Palawan toadlet Pelophryne albotaeniata from Palawan, the Philippines, is morphologically similar to Pelophryne misera and might be its subspecies.

==Description==
Pelophryne misera are small, stout toads. Males measure 16–21 mm and females 18–23 mm in snout–vent length. Colouration is dark brown, with blackish markings on the head, back, and flanks. The snout is blunt and has truncated vertical profile. The skin has warts. Hands and feet have fleshy webbing, reaching the tips of the first three fingers in the hands.

Pelophryne misera are sexually dimorphic: males have a median subgular vocal sac, a row of yellow or brown spinules under the mandible, and a yellow or brown nuptial pad on the first finger. They also have minute spinules distributed over their whole dorsum.

==Reproduction==
Males are calling from shrubs up to 50 cm above the ground. Eggs are laid in small water-filled terrestrial depressions or water-filled leaf-cups of pitcher plants. Based on just one clutch, there are about 10 eggs measuring 2.8 mm in diameter; low fecundity is typical for the genus. Eggs hatch into tadpoles after 16 days and metamorphose after 44 days. Tadpoles are endotrophic (developing without external food sources).
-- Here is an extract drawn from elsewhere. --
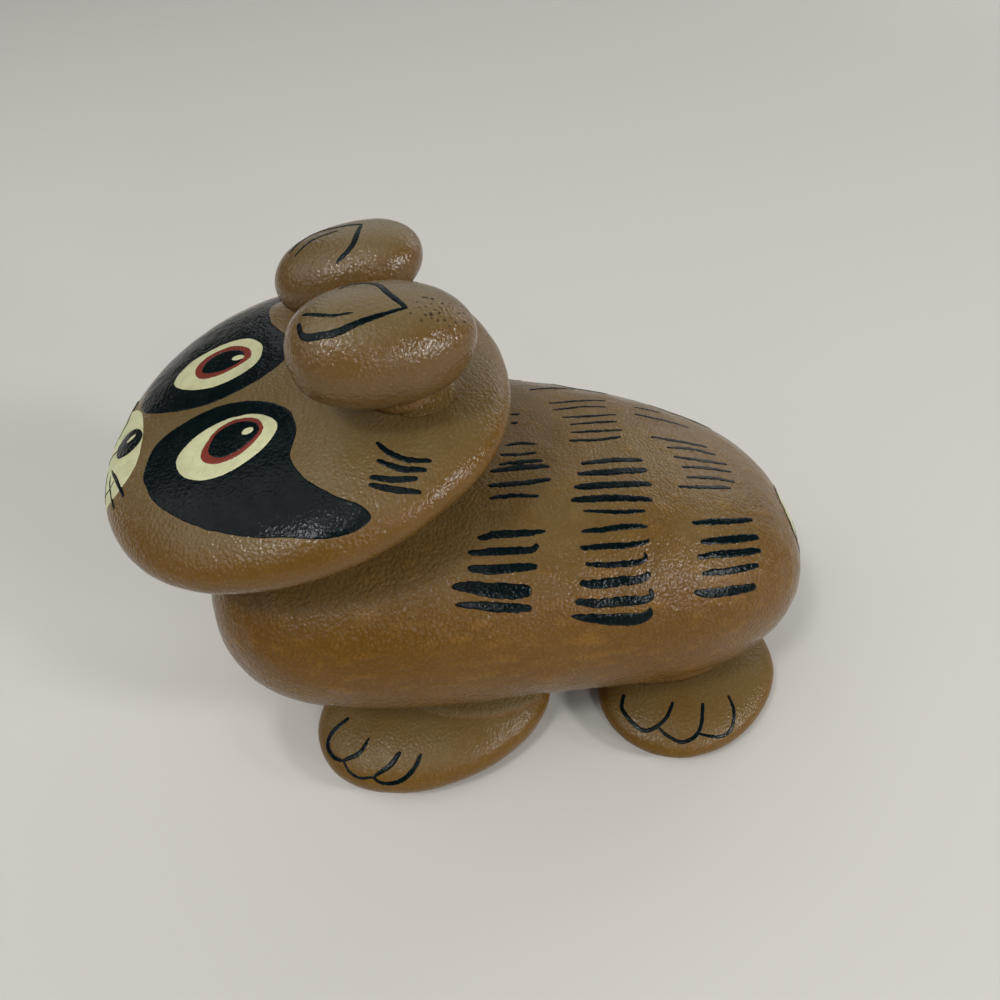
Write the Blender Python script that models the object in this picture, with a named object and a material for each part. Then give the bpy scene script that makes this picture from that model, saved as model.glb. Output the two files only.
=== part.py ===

==Habitat and conservation==
Natural habitats of Pelophryne misera are montane elfin forests above 1500 m asl. Adult toads are largely terrestrial and live in leaf-litter, rock crevices, and holes in the ground.

Pelophryne misera is threatened by habitat loss caused by logging, although this mainly takes place at lower altitudes. Infrastructure development for tourism is also a potential threat. The species occurs in the Kinabalu Park.